Surat Mendagri, Warning Bagi Bupati Bengkulu Utara

RubriKNews.com, BENGKULU UTARA – Menteri Dalam Negeri (Mendagri) Tito Karnavian layangkan surat ke seluruh kepala daerah se Indonesia, dimana surat yang bernomor 130/13988/SJ, yang dikeluarkan pada 13 Desember 2019 lalu, dengan perihal Penyederhanaan Birokrasi pada Jabatan Administrasi di Lingkungan Pemerintah Kabupaten/Kota.

Hal tersebut, tidak hanya membuat tertundanya pembuatan Raperda Bengkulu Utara mengenai nomenklatur perangkat daerah. Namun juga, menjadi warning bagi seluruh kepala daerah, tidak bisa lagi sembarangan melakukan penempatan pejabat eselon III dan IV, terkhususnya dilingkungan Pemkab Bengkulu Utara.

Pasalnya, Mendagri mengingatkan akan adanya perubahan besar-besaran atas penyederhanaan birokrasi dan jabatan dilingkungan Pemkab Bengkulu Utara.
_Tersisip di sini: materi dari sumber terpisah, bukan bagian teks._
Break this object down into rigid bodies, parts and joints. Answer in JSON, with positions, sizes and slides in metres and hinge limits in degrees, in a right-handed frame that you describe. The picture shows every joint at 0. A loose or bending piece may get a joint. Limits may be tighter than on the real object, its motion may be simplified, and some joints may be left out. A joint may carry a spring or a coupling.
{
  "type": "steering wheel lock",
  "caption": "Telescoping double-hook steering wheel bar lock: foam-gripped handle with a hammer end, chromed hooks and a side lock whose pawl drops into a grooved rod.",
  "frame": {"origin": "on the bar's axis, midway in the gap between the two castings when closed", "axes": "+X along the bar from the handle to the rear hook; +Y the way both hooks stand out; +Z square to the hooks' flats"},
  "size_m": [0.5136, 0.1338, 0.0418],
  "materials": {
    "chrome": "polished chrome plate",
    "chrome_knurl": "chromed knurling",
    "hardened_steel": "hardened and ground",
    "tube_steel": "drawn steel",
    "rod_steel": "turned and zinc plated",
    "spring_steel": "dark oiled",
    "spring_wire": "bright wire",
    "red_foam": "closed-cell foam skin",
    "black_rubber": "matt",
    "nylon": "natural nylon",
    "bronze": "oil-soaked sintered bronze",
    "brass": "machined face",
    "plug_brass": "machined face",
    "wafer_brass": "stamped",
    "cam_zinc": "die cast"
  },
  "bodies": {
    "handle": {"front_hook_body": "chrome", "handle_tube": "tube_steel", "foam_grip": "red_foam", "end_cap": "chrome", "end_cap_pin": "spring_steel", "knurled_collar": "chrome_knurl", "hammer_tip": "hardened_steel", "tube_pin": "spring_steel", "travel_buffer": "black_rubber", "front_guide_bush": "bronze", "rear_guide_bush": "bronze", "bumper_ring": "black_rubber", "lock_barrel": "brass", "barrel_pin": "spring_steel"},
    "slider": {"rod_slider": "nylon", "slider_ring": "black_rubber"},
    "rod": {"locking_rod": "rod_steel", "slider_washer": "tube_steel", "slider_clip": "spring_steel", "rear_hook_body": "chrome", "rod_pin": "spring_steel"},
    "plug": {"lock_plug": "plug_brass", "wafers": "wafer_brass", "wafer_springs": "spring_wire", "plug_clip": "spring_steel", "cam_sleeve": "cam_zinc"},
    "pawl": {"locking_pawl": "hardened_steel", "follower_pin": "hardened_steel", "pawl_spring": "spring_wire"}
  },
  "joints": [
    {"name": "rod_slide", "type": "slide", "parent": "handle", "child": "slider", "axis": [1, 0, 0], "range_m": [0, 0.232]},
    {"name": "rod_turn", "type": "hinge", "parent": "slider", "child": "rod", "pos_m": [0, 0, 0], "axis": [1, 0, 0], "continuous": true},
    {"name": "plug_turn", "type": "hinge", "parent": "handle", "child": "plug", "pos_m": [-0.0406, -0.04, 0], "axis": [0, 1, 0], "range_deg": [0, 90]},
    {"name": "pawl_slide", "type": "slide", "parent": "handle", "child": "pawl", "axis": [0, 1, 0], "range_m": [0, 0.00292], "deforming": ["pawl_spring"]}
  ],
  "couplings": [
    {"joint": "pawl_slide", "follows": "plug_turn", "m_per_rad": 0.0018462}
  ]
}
Sayangnya, hingga berita ini diterbitkan Bupati Bengkulu Utara Ir. Mi’an, tidak merespon konfirmasi awak media, terkait penempatan jabatan eselon III kebawah, yang tidak bisa lagi dilakukannya. Terlebih lagi, menjelang Pilkada, dan adanya dugaan jual beli jabatan, dengan bakal adanya Undang-undang baru nanti, ditambah surat mendagri ini, meminimalisir adanya indikasi jual beli jabatan dilingkungan Pemkab Bengkulu Utara.

Sementara itu, dengan adanya surat mendagri ini, juga berdampak terhentinya pembuatan Raperda Nomenklatur di Pemkab BU, yang sejauh ini sudah melewati tahapan pandangan umum fraksi di lembaga legislatif. Sementara, APBD juga sudah terkuras, dengan belanja studi banding 30 anggota DPRD BU atas pembuatan Raperda ini.
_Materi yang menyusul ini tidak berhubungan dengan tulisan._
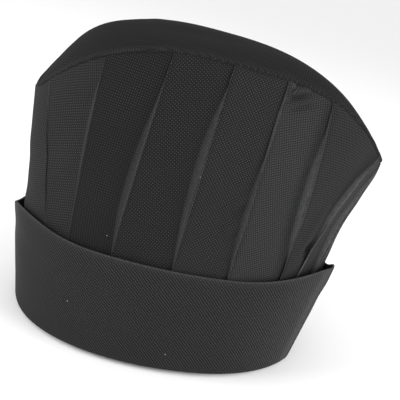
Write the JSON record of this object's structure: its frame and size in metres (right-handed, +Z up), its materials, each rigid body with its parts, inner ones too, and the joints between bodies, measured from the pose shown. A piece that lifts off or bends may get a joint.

Menariknya, Sulita Maida selaku Kabag Ortala Setdakab Bengkulu utara ketika dikonfirmasi terhentinya pembahasan Raperda nomenklatur, yang akan merubah status Kantor Kesbangpol menjadi Badan, dan juga Dinas Penanaman Modal, yang akan berubah menjadi Pelayanan Satu Atap ini, enggan untuk memberikan komentar. Namun Sulita tidak menampik jika surat itu juga membuat kepala daerah tidak lagi bisa sembarangan melakukan mutasi, terutama untuk pejabat eselon III dan IV.

“Iya surat itu sudha kita terima, dan saat ini tengah kita analisis. Namun yang pasti, terhentinya revisi Perda itu tidak dapat kita pungkiri, mengingat intruksi ini tegas disampaikan oleh pemerintah pusat,” singkatnya.

Juhaili : Kita Ikuti Intruksi Pemerintah Pusat

Sementara itu, merespon tertundanya pembahasan Raperda Nomenklatur ini, Wakil Ketua I DPRD BU Juhaili, menanggapinya dengan santai. Ia berkata, jika memang ada dasarnya dan tidka bisa dilanjutkan atas arahan dari mendagri, ia harus diikuti. Tentunya, pemerintah pusat mengeluarkan kebijakan ada dasarnya, dan pemerintah didaerah tentunya harus mematuhinya.

“Mau bagaimana lagi, jika memang tertunda, ya kita tunda. Kita tunggu saja seperti apa kelanjutannya, dan sejauh ini pembahasan memang terpaksa ditunda,” singkatnya.

Untuk diketahui, surat mendagri menyebutkan 10 item dalam penyederhanaan birokrasi ini. Dimana, salah satunya selain bupati tidak diizinkannya melakukan penempatan jabatan, kemudian jabatan yang harus diisi dengan label ASN yang berkompetensi, serta penundaan melakukan perubahan aturan terkait nomenklatur. Dimana, penyederhanaan birokrasi ini pada Pemerintah Kabupaten/Kota menjadi hanya 2 (dua) level. Yaitu, Jabatan Pimpinan Tinggi Pratama (Eselon II) dan Jabatan Administrator (Eselon III), kecuali pada Jabatan Pengawas (Eselon IV) tertentu, yang masih diperlukan.